AIM OF THE TASK
Send back exactly the lines from the opening line of the records below through the one with "of the outer".

Rows from a 3D modeling dataset

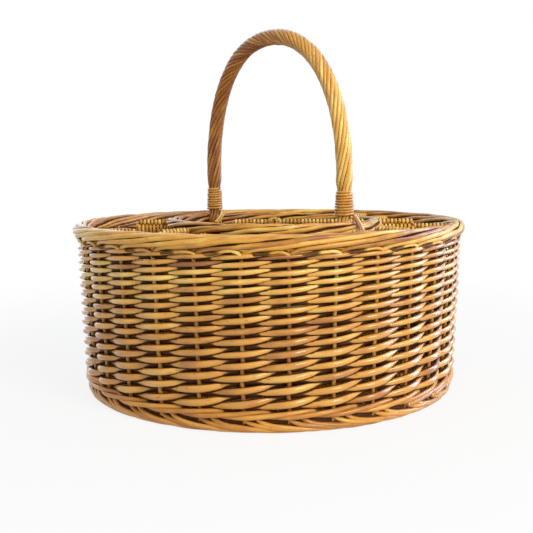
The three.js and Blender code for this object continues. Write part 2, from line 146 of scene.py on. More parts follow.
class WallSizes(bpy.types.PropertyGroup):
    """Sizes of the outer wall, its foot and its base."""

    stakes: count("Stakes", "Upright stakes round the wall", 30)
    first_stake: angle("First stake", "Direction of the first stake", -1.0)
    stake_thickness: length("Stake thickness", "Across one stake", 0.0046)
    butt_thickness: length("Butt thickness", "Across a weaving rod at its thick end", 0.0067)
    tip_thickness: length("Tip thickness", "Across a weaving rod near its thin end", 0.0042)
    low_radius: length("Low radius", "Middle of the wall at its foot", 0.229)
    high_radius: length("High radius", "Middle of the wall at its top", 0.2372)
    first_course: length("First course", "Height of the first course", 0.0325)
    low_pitch: length("Low pitch", "Rise of one course at the foot", 0.0072)
    high_pitch: length("High pitch", "Rise of one course at the top", 0.0039)
    courses: count("Courses", "Courses of plain weaving", 28)
    tip_thin: length("Loose tip thickness", "Across the last tips above the weave", 0.0024)
    wale_radius: length("Wale radius", "Middle of the waled band", 0.2305)
    wale_thickness: length("Wale rod", "Across one rod of the waled band", 0.0052)
    foot_radius: length("Foot radius", "Middle of the foot border", 0.229)
    foot_thickness: length("Foot strand", "Across one strand of the foot border", 0.0052)
    foot_reach: length("Foot reach", "From the foot border's middle to a strand's", 0.0042)
    foot_span: number("Foot span", "Stakes that a foot strand passes", 3.3)


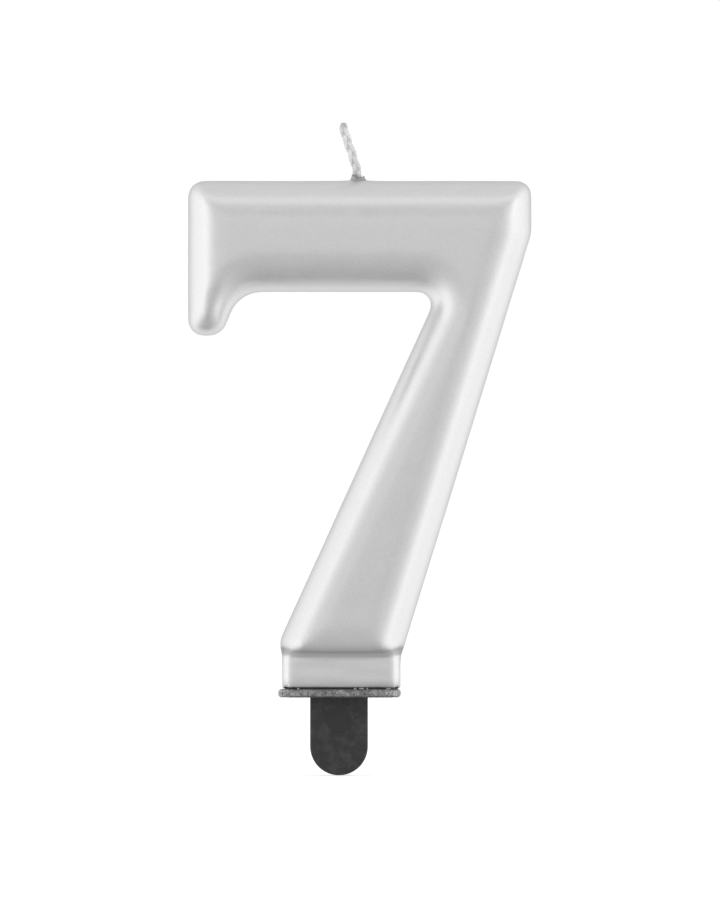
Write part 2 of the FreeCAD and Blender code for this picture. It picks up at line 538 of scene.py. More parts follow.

CORRECT ANSWER
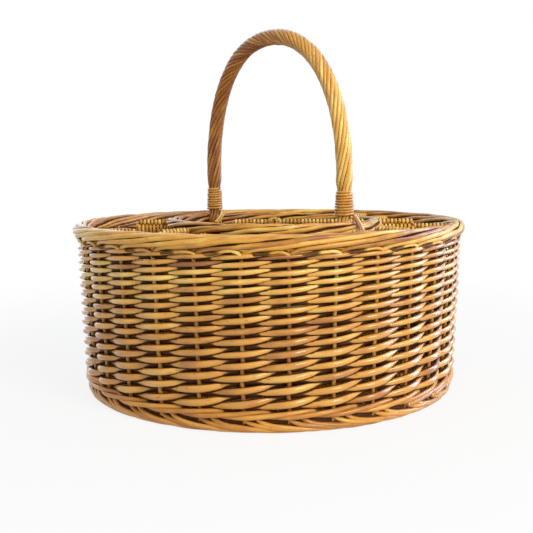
The three.js and Blender code for this object continues. Write part 2, from line 146 of scene.py on. More parts follow.
class WallSizes(bpy.types.PropertyGroup):
    """Sizes of the outer wall, its foot and its base."""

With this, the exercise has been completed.